What this task involves:
Write out the material below again, unchanged.
[START OF Provided material]
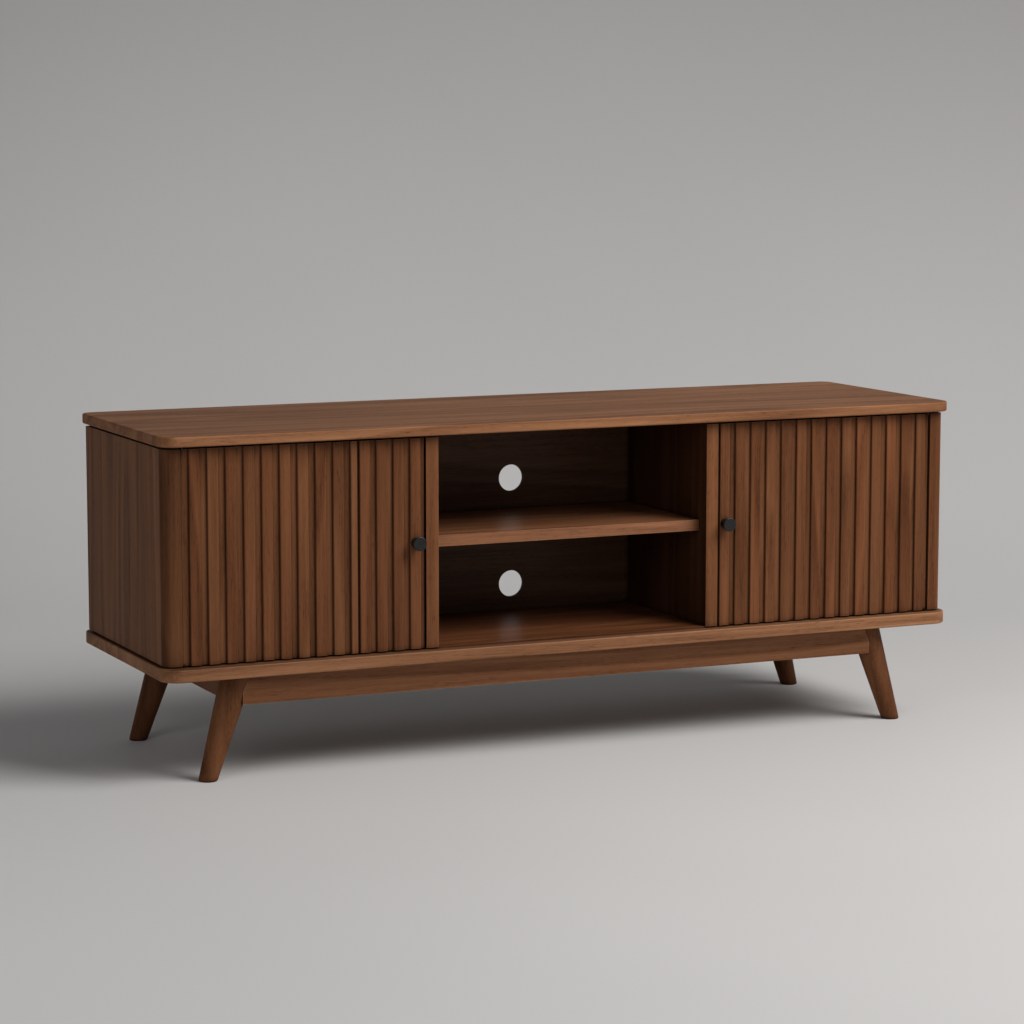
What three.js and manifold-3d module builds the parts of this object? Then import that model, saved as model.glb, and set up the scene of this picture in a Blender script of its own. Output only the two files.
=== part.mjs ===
// Low media stand: a walnut carcass between two rounded boards, an open centre
// bay with one shelf, a fluted door on each side, and a splayed-leg base.
// Units are millimetres. +X runs to the viewer's right, the front faces -Y, +Z is up.
import * as THREE from 'three';
import Module from 'manifold-3d';

const wasm = await Module();
wasm.setup();

// ---------------------------------------------------------------- dimensions
const W = 1400;              // length of the top and bottom boards
const D = 430;               // depth of both boards
const H = 546;               // overall height
const R_FRONT = 30;          // plan radius of the boards' front corners
const R_REAR = 20;           // plan radius of the boards' rear corners
const EDGE_R = 2.6;          // roll on the boards' long edges
const TOP_T = 16.4;
const BOARD_T = 20.5;
const LEG_H = 167;
const Z_FLOOR = LEG_H + BOARD_T;        // upper face of the bottom board
const Z_CEIL = H - TOP_T;               // under face of the top board
const CARCASS_H = Z_CEIL - Z_FLOOR;

const BODY_X = 694;          // half length over the side panels
const SIDE_T = 16;
const FRONT_Y = -198;        // front plane of posts, dividers and door slats
const BODY_REAR_Y = 200;
const POST_W = 28.3;
const POST_D = 20;
const POST_R = 18;
const DIV_IN = 239;          // divider faces, from the middle
const DIV_OUT = 260;
const GAP_LOW = 2.5;         // shadow gap between the carcass and the bottom board
const GAP_HIGH = 4.3;        // and below the top board
const GAP_IN = 5;            // how far the gap runs in

const LINER_T = 3;
const LINER_FRONT_Y = -196;
const SHELF_Z = 347;
const SHELF_T = 18;
const SHELF_FRONT_Y = -171;
const BACK_T = 6;
const CENTRE_BACK_Y = 90;    // the centre back stands forward of the rear, for cables
const SIDE_BACK_Y = 186;
const HOLE_R = 22.5;
const HOLE_X = 17;
const HOLE_Z = [236, 417];

const DOOR_IN = 262;         // door edges, from the middle
const DOOR_OUT = 663.7;
const DOOR_Z0 = Z_FLOOR + GAP_LOW;
const DOOR_Z1 = Z_CEIL - GAP_HIGH;
const SLAT_D = 4.5;
const SLAT_W = 18;
const SLAT_R = 2;
const PANEL_T = 14;
const PANEL_Y = FRONT_Y + SLAT_D;       // front face of the backing panel

const PIVOT_X = 662;
const PIVOT_Y = -195;
const PIN_R = 1.5;
const PIN_BORE_R = 1.6;
const KNUCKLE_R = 1.7;
const LEAF_T = 2;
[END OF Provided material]
The reply:
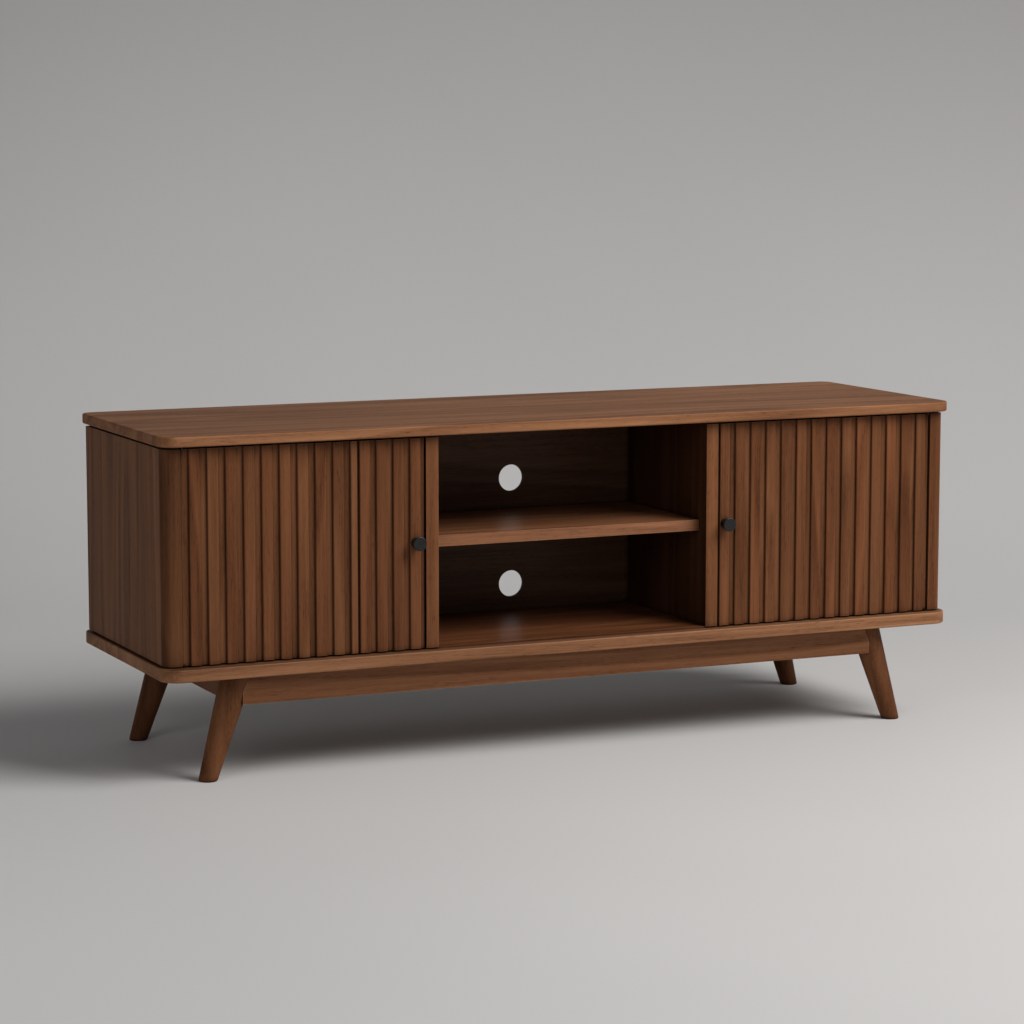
What three.js and manifold-3d module builds the parts of this object? Then import that model, saved as model.glb, and set up the scene of this picture in a Blender script of its own. Output only the two files.
=== part.mjs ===
// Low media stand: a walnut carcass between two rounded boards, an open centre
// bay with one shelf, a fluted door on each side, and a splayed-leg base.
// Units are millimetres. +X runs to the viewer's right, the front faces -Y, +Z is up.
import * as THREE from 'three';
import Module from 'manifold-3d';

const wasm = await Module();
wasm.setup();

// ---------------------------------------------------------------- dimensions
const W = 1400;              // length of the top and bottom boards
const D = 430;               // depth of both boards
const H = 546;               // overall height
const R_FRONT = 30;          // plan radius of the boards' front corners
const R_REAR = 20;           // plan radius of the boards' rear corners
const EDGE_R = 2.6;          // roll on the boards' long edges
const TOP_T = 16.4;
const BOARD_T = 20.5;
const LEG_H = 167;
const Z_FLOOR = LEG_H + BOARD_T;        // upper face of the bottom board
const Z_CEIL = H - TOP_T;               // under face of the top board
const CARCASS_H = Z_CEIL - Z_FLOOR;

const BODY_X = 694;          // half length over the side panels
const SIDE_T = 16;
const FRONT_Y = -198;        // front plane of posts, dividers and door slats
const BODY_REAR_Y = 200;
const POST_W = 28.3;
const POST_D = 20;
const POST_R = 18;
const DIV_IN = 239;          // divider faces, from the middle
const DIV_OUT = 260;
const GAP_LOW = 2.5;         // shadow gap between the carcass and the bottom board
const GAP_HIGH = 4.3;        // and below the top board
const GAP_IN = 5;            // how far the gap runs in

const LINER_T = 3;
const LINER_FRONT_Y = -196;
const SHELF_Z = 347;
const SHELF_T = 18;
const SHELF_FRONT_Y = -171;
const BACK_T = 6;
const CENTRE_BACK_Y = 90;    // the centre back stands forward of the rear, for cables
const SIDE_BACK_Y = 186;
const HOLE_R = 22.5;
const HOLE_X = 17;
const HOLE_Z = [236, 417];

const DOOR_IN = 262;         // door edges, from the middle
const DOOR_OUT = 663.7;
const DOOR_Z0 = Z_FLOOR + GAP_LOW;
const DOOR_Z1 = Z_CEIL - GAP_HIGH;
const SLAT_D = 4.5;
const SLAT_W = 18;
const SLAT_R = 2;
const PANEL_T = 14;
const PANEL_Y = FRONT_Y + SLAT_D;       // front face of the backing panel

const PIVOT_X = 662;
const PIVOT_Y = -195;
const PIN_R = 1.5;
const PIN_BORE_R = 1.6;
const KNUCKLE_R = 1.7;
const LEAF_T = 2;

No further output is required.